There is no space to cover each essay so I will briefly scan over a few that best represent the book’s diversity. An Aesthetic of Ambiguity: Musical Representation of Indigenous Peoples in Disney’s Brother Bear by Janis Esther Tulk is an intriguing read. The author expands upon earlier research on indigenous stereotypes represented within the music of the American film Industry, namely Scoring The Indian (Gorbman 2001) and Indians in Unexpected Places (Deloria 2004). Tulk argues that although musical stereotypes seem to be breaking down, Disney soundtracks are still not accurate in terms of their representation of particular indigenous cultures. Instruments such as Tom Tom drums (which have historically been used to broadly signify the Indian), are being replaced by “world music” and “world instruments” – “without specific referents”, and with the aim to sound generically ethnic. Tulk ask the questions “have we transcended stereotypes or simply changed the sound of the Indian? Or have we merely expanded the tool-box of exoticism”. (131) These interesting observations also brings to mind many other examples of codified sonic stereotypes found throughout the history of cinema: for instance, the gong which has been used as a device to signify the ‘oriental’, as has the didgeridoo (an instrument specific to Northern parts of Australia) come to symbolize aboriginality across the Australian continent, and also come to represent exotica in general.
Neil Learner’s essay Minstrelsy and Musical Framing in Who Framed Roger Rabbit complements the former essay. Also focusing on musical representations that contain racial stereotypes, Learner points out narrative and musical signifiers that work in similar ways to that of the black minstrel faces that plagued early Warner and Disney features – especially the use of jazz and gospel music.
Coyle’s and Fitzgerald’s chapter takes a post-modern approach and focuses on issues of commodification, creative production, intertexuality and technological development. They argue that a new era of Disney productions follows the highly successful The Little Mermaid (USA 1991), and they detail how the combination of Hollywood and Broadway Musicals – and also classic Disney cartoons such as Snow White (USA 1937), Dumbo (USA 1941), and Bambi (USA 1942) – helped to change the face of animation production. By focusing on films that were supported by intense cross-media promotion the authors identify “turning points” e.g. Saturday Night Fever (USA 1997), which not only broke records at the box office sales but also hit US No. 1 on the music Billboard charts (226). Case studies on both The Little Mermaid and The Lion King (USA 1994) help to demonstrate the role of the production team in incorporating different styles and genres of music, as well as the way traditional Hollywood scoring devices contemporize the cartoons and make them accessible. The mix of Caribbean, pop and classical approaches in The Little Mermaid – also emphasizes the way that music could be closely integrated into narrative. Moreover, Coyle and Fitzgerald discuss the relatively new phenomenon of using successful pop artists such as Elton John and Lebo Morake as a means to increase the prospect of commercial success. This point plays on nicely from Anahid Kassabian’s groundbreaking study Hearing Film (2001), which talks of “assimilating identification processes”, whereby audiences may associate in certain ways with particular artists and pre existing musical material.
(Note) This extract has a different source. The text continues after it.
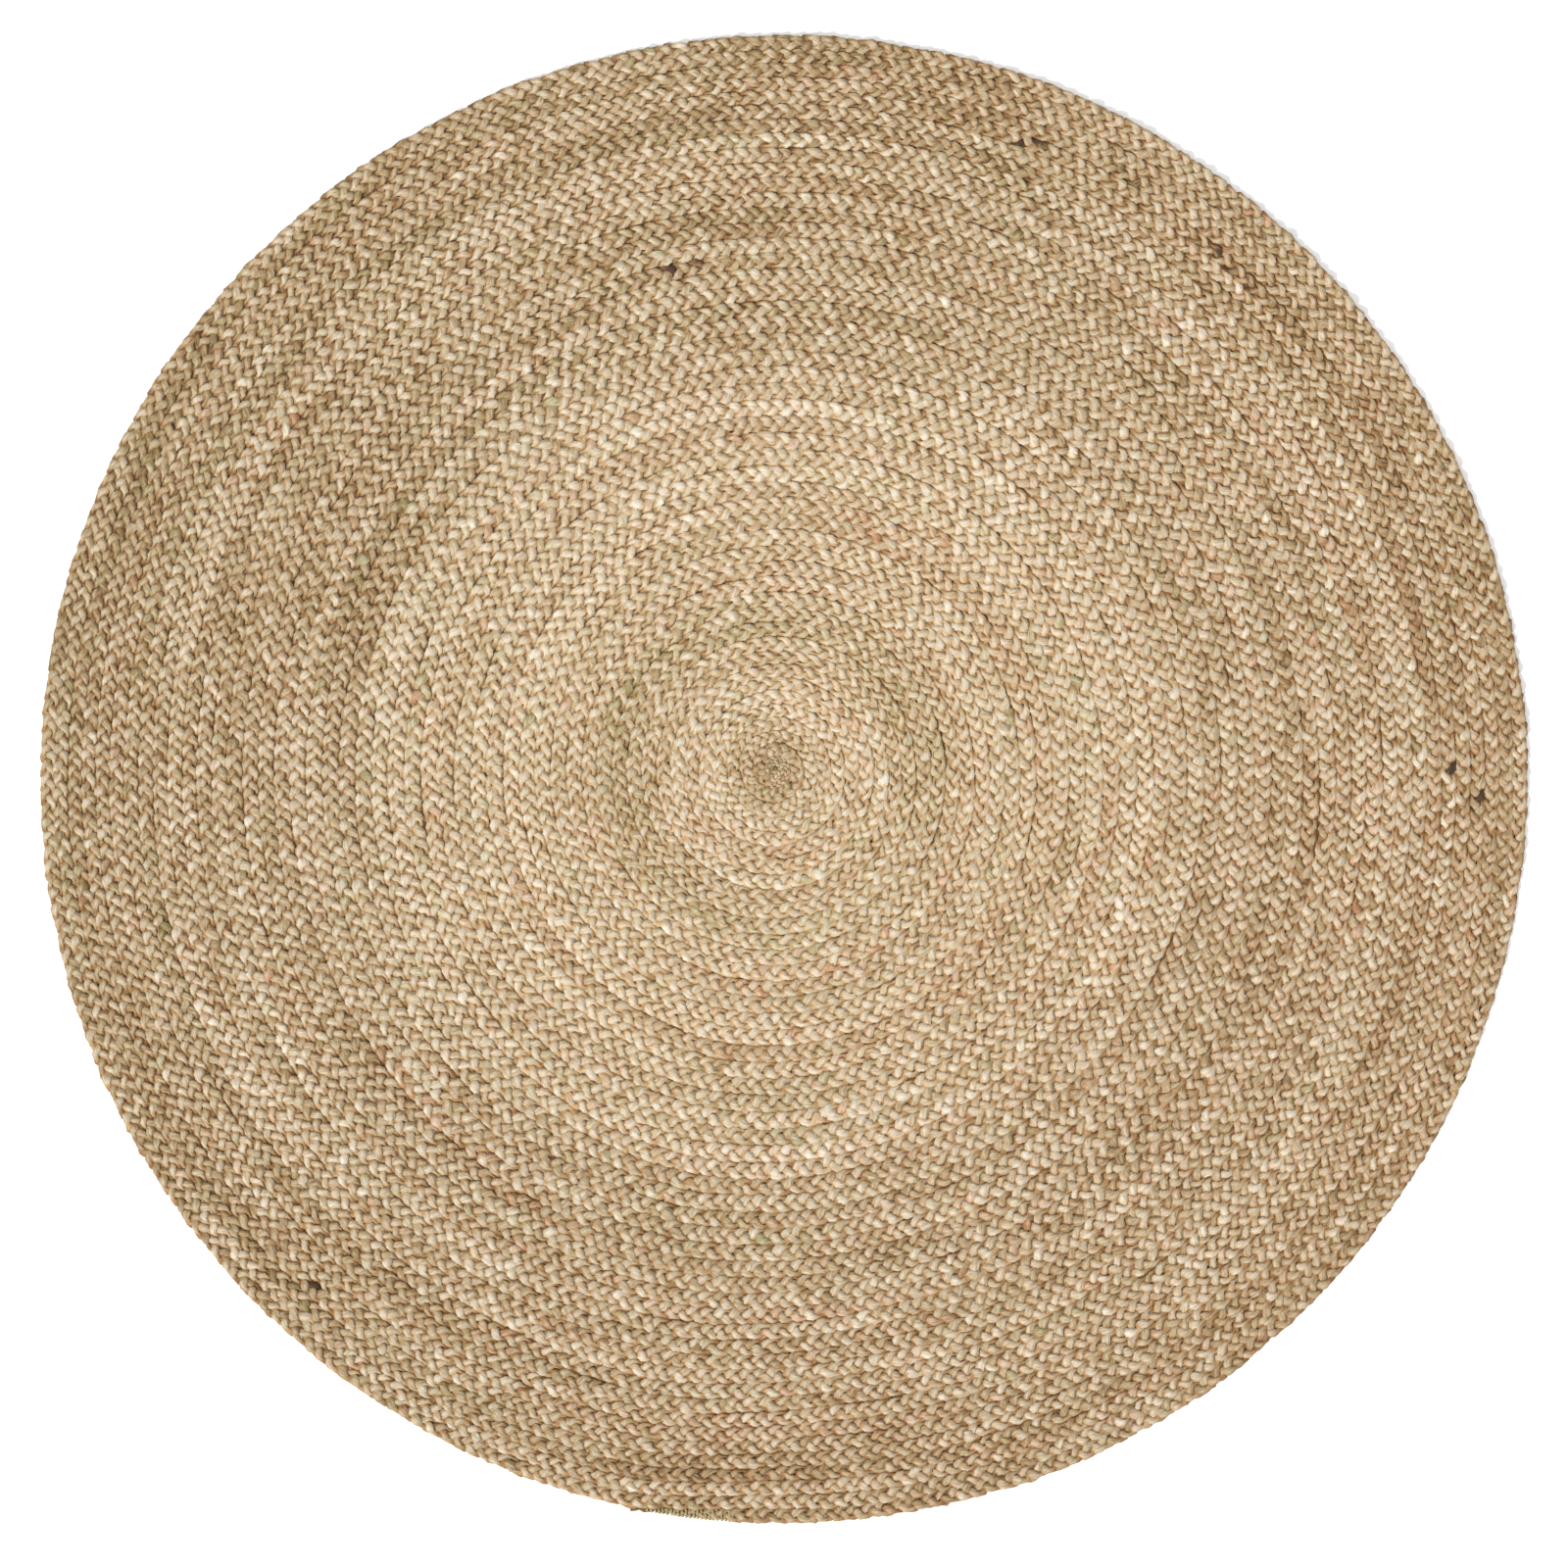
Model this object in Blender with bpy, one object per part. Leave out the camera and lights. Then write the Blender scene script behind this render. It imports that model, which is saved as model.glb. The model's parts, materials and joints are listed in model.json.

Kyoko Koizumi’s chapter looks to the scores of the prolific Japanese film composer Joe Hisashi and his close partnership with the great animator Hayao Miyazaki. The author identifies the different compositional approaches that Hisashi adopts. For instance:
“the use of the Dorian mode to create historical European feel; western classical styled music to suggest occidental themes; pentatonic scales natural minor scales and other Asian Japanese musical elements to enhance oriental images; and an eclectic style of Japanese popular songs in which Japanese and Western approaches are mixed” . (71)
By doing this Koizumi not only provides insight into the scoring practices of Japanese composers but also brings to attention the functionality of music in the construction of narrative in Miyazaki’s films. Also concentrating on Anime are chapters by Kentaro Imada and Aki Yamasaki. Imada’s essay looks at Western and Japanese origins of the music in the highly successful Luppin III (Rupan sansei) franchise), whereas Aki Yamasaki’s essay titled Cowboy Beebop, takes a media studies perspective on the business aspect of the Anime and music industry in Japan. Yamasaki gives an historical account of the different marketing strategies and industry developments from the 1980s onwards. She also brings to attention concerns relating to transnationalism, cross-media production, copyright and the role of the music producer.
In its various manifestations animation has become one of the most potent forms of popular culture and cultural practice. Drawn To Sound explores the complex and disorienting world of animation, and deciphers more precisely the cultural, economic workings of its music and sound. It is an excellent gateway into the literature and through the various case studies the volume also offers a procedural approach for further development in the area.
References
Deloria, P. J. (2004) Indians in Unexpected Places. Lawrence, KA: University Press of Kansas.
Goldmark, D., L. Kramer, et al. (2007). Beyond the soundtrack: representing music in cinema, University of California Press.
Gorbman, C. (2000). Scoring the Indian: Music in the Liberal Western, in G. Born and D. Hesmondhalgh (eds). Western Music and its Others: Difference, Representation and Appropriation in Music, Berkley: University of California Press, pp 234-53
Gorbman, C. (1987). Unheard melodies: Narrative film music, BFI Publications.
Kassabian, A. (2001). Hearing film: Tracking identifications in contemporary Hollywood film music, Psychology Press.